Thank you, Isabel. We have time for a few questions. So, you said briefly, but how well does vetiver play with RStudio or Posit Connect? So well. There are, you know, really easy like one-liners where it's deploy RSConnect and it will ship your model off into the Connect world.

Great. Can you deploy multiple vetiver models to different routes on the same API server? So, depends on what you're doing. I guess there's a few different ways to approach this question. One, you can have multiple different end points running at once, which might be a better solution rather than trying to hit the same end point or same API at different end points. You can also write custom end points. So, maybe you want, you know, your model at one level and then some preprocessing or, you know, multiply by 100 to get a percentage or something like that. And that also is part of vetiver.

Great. Does vetiver work with any Python packages besides scikit-learn and Torch?
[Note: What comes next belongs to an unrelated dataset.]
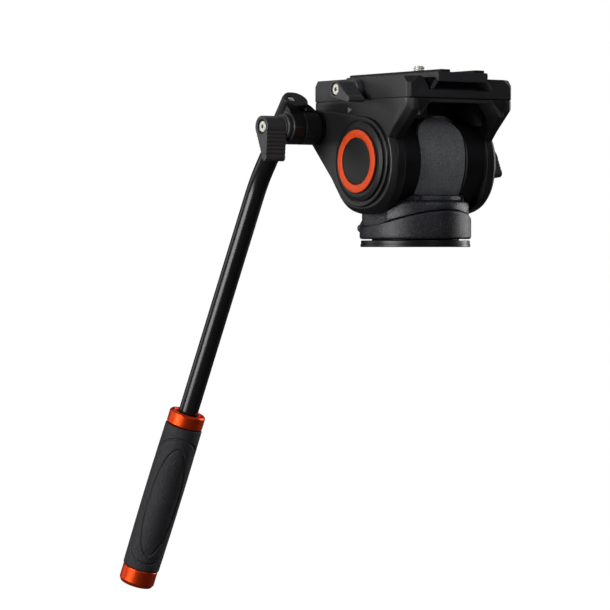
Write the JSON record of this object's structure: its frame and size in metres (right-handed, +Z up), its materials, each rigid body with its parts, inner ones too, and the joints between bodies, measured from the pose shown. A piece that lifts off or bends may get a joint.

So, currently those are our two supported packages for deploying models out of the box. But you can deploy any model because we have kind of an escape hatch of a custom handler. So, if you know how your model needs to make predictions, there's documentation on the Python side. I think it's like advanced usage custom handlers. Click on that and it will give you all the information you need.

One last quick question. What is the backend for deploying a REST API on the Python side? That's fast API. I'm a big fan. Okay. Thank you, Isabel. Thank you all.